-- start of Dataset section --

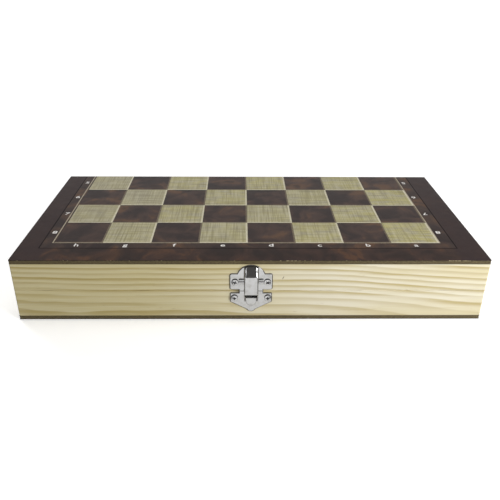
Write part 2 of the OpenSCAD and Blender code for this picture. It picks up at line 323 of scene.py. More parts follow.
@dataclass(frozen=True)
class Squares:
    """Where the squares of a board lie, so that each can carry a cut of its own from the pattern."""

    low_x: float
    low_y: float
    size: float
    jump: float = 400.0

    def own_cut(self, paint: Paint, place: Socket) -> tuple[Socket, Socket]:
        """Moves a pattern by a jump that differs from square to square.

        Args:
            paint: The material that the steps go into.
            place: Where a point lies, in millimetres.

        Returns:
            The moved place, and a random vector that the whole square shares.
        """
        corner = (self.low_x / MM, self.low_y / MM, 0.0)
        size = self.size / MM
        taller_than_the_box = 1 / MM ** 2
        offset = paint.vector("SUBTRACT", place, corner)
        cell = paint.vector("FLOOR", paint.vector("DIVIDE", offset, (size, size, taller_than_the_box)))
        chance = paint.add("ShaderNodeTexWhiteNoise", {0: cell}, noise_dimensions="3D").outputs["Color"]
        return paint.vector("ADD", place, paint.scaled(chance, self.jump)), chance


@dataclass(frozen=True)
class Pine:
    """Clear pine whose rings show as soft tan lines along the rail."""

    name: str
    grain: Grain
    heart: Pair
    shift: Triple = (0.0, 0.0, 0.0)
    pitch: float = 2.9
    wander: float = 6.0
    fall: Triple = (0.0, 0.0, 1.0)
    seam: float = 21.0
    early: str = "#ece5cf"
    warm: str = "#e1d6b2"
    late: str = "#cbb77e"
    ring_shade: str = "#d6caa4"
    deep: str = "#a2875a"
    # Colour that the edges along the seam and the panels are darkened towards.
    dirt: str = "#6e5b3c"
    pale_fibre: str = "#efebd8"
    end_grain: str = "#b4935a"
    bark: str = "#5c4a2c"
    fleck: Pair | None = None
    fleck_lean: float = -0.45
    fleck_half_w: float = 0.28
    fleck_half_h: float = 1.1
    seam_dirt: Pair = (0.34, 0.14)
    panel_dirt: Pair = (17.9, 18.3)
    relief: float = 0.03 * MM
    shine: float = 0.35
    # Painted shade: the rail painted darker and yellower towards one end, where less light falls; its colour,
    # and where along the rail it starts and is fullest, in millimetres.
    aged: str = "#d2c592"
    aged_from: Pair | None = None

    def make(self) -> Material:
        """Builds the material: rings round the tree's heart, fibres, pores, darker edges along the seam and
        the panels, darker end grain and, where asked, painted shade towards one end.
        """
        paint = Paint(self.name)
        place = paint.place()
        x, y, z = paint.split(place)
        along, across = (x, y) if self.grain is Grain.ALONG_X else (y, x)
        solid = paint.vector("ADD", paint.joined(along, across, z), self.shift)

        ring = self.ring_number(paint, solid, along, across, z)
        phase = paint.math("FRACT", ring)
        late_wood = paint.times(paint.rise(phase, 0.22, 0.84), paint.rise(phase, 1.0, 0.88))
        year = paint.add("ShaderNodeTexWhiteNoise", {"W": paint.math("FLOOR", ring)},
                         noise_dimensions="1D").outputs["Value"]
        patchy = paint.noise(solid, (80.0, 9.0, 9.0), 1.0)
        strength = paint.times(paint.spread(year, 0.45, 1.0), paint.rise(patchy, 0.22, 0.52))
        line = paint.times(late_wood, strength)

        fibres = paint.noise(solid, (34.0, 0.4, 0.4), 3.0, 0.6)
        clouds = paint.noise(solid, (80.0, 10.0, 10.0), 2.0)
        colour = paint.between(paint.rise(clouds, 0.38, 0.72), self.early, self.warm)
        # Painted shade towards the end of the rail that gets less light: darker and yellower.
        if self.aged_from is not None:
            aged = paint.rise(along, *self.aged_from, 0.8)
            colour = paint.tinted(colour, aged, self.aged)
        colour = paint.mix(line, colour, hex_colour(self.ring_shade), "MULTIPLY")
        colour = paint.tinted(colour, paint.rise(fibres, 0.52, 0.78, 0.3), self.late)
        colour = paint.tinted(colour, paint.rise(fibres, 0.48, 0.26, 0.35), self.pale_fibre)
        colour = paint.tinted(colour, paint.times(self.pores(paint, solid), 0.4), self.deep)
        colour = self.with_fleck(paint, x, z, colour)
        colour = self.with_dirt(paint, solid, z, colour)
        colour = self.with_end_grain(paint, colour)

        height = paint.times_plus(fibres, 0.7, paint.times(line, 0.3))
        roughness = paint.spread(fibres, 0.38, 0.54)
        return paint.finish(colour, roughness, height, self.relief, self.shine)

    def ring_number(self, paint: Paint, solid: Socket, along: Socket, across: Socket, z: Socket) -> Socket:
        """How many rings lie between the tree's heart and a point.

        Args:
            paint: The material.
            solid: The point in the log.
            along: Place along the grain, in millimetres.
            across: Place across the grain.
            z: Height.

        Returns:
            The number, which rises steadily within a ring.
        """
        waves = paint.noise(solid, (110.0, 60.0, 60.0), 1.0)
        ripple = paint.noise(solid, (26.0, 9.0, 9.0), 2.0)
        off_across = paint.minus(across, self.heart[0])
        off_up = paint.minus(z, self.heart[1])
        squared = paint.plus(paint.times(off_across, off_across), paint.times(off_up, off_up))
        radius = paint.math("SQRT", squared)
        radius = paint.times_plus(waves, self.wander, radius)
        radius = paint.times_plus(ripple, 0.9, radius)
        depth, start, end = self.fall
        radius = paint.times_plus(paint.rise(along, start, end), depth, radius)
        return paint.over(radius, self.pitch)

    def pores(self, paint: Paint, solid: Socket) -> Socket:
        """Scarce short resin canals along the grain."""
        canals = paint.noise(solid, (4.0, 0.26, 0.26), 0.0)
        scarce = paint.noise(solid, (16.0, 5.0, 5.0), 0.0)
        return paint.times(paint.rise(canals, 0.76, 0.84), paint.rise(scarce, 0.55, 0.66))

    def with_fleck(self, paint: Paint, x: Socket, z: Socket, colour: Socket) -> Socket:
        """Adds the short slanted bark mark that one rail has."""
        if self.fleck is None:
            return colour
        off_x = paint.minus(x, self.fleck[0])
        off_z = paint.minus(z, self.fleck[1])
        lean = paint.times_plus(off_z, self.fleck_lean, off_x)
        wide = paint.over(lean, self.fleck_half_w)
        tall = paint.over(off_z, self.fleck_half_h)
        reach = paint.plus(paint.times(wide, wide), paint.times(tall, tall))
        return paint.tinted(colour, paint.rise(reach, 1.2, 0.5, 0.8), self.bark)

    def with_dirt(self, paint: Paint, solid: Socket, z: Socket, colour: Socket) -> Socket:
        """Darkens the sawn edges along the seam, and lightly those along the panels."""
        off = paint.size_of(paint.minus(z, self.seam))
        unevenness = paint.noise(solid, (30.0, 6.0, 6.0), 3.0, 0.7)
        unevenness = paint.spread(paint.rise(unevenness, 0.42, 0.66), 0.08, 0.6)
        level = paint.split(paint.add("ShaderNodeTexCoord").outputs["Normal"])[2]
        upright = paint.spread(paint.rise(paint.size_of(level), 0.9, 0.6), 0.06, 1.0)
        seam = paint.times(paint.times(paint.rise(off, *self.seam_dirt), unevenness), upright)
        panel = paint.rise(off, *self.panel_dirt, 0.2)
        return paint.tinted(colour, paint.math("MAXIMUM", seam, panel), self.dirt)

    def with_end_grain(self, paint: Paint, colour: Socket) -> Socket:
        """Darkens the sawn ends, which drink more of the varnish."""
        normal = paint.split(paint.add("ShaderNodeTexCoord").outputs["Normal"])[self.grain.value]
        ends = paint.rise(paint.size_of(normal), 0.6, 0.9)
        return paint.tinted(colour, paint.times(ends, 0.45), self.end_grain)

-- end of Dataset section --

*Set task*:
Please print the material above exactly as it appears, from its first line through the line containing "place: Where a", inclusive, and stop there.

*Answer to the exercise*:
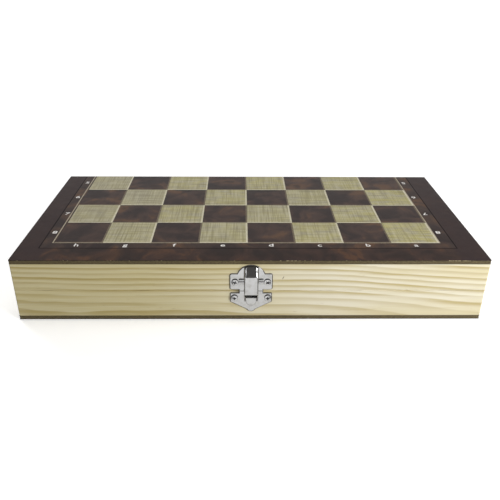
Write part 2 of the OpenSCAD and Blender code for this picture. It picks up at line 323 of scene.py. More parts follow.
@dataclass(frozen=True)
class Squares:
    """Where the squares of a board lie, so that each can carry a cut of its own from the pattern."""

    low_x: float
    low_y: float
    size: float
    jump: float = 400.0

    def own_cut(self, paint: Paint, place: Socket) -> tuple[Socket, Socket]:
        """Moves a pattern by a jump that differs from square to square.

        Args:
            paint: The material that the steps go into.
            place: Where a point lies, in millimetres.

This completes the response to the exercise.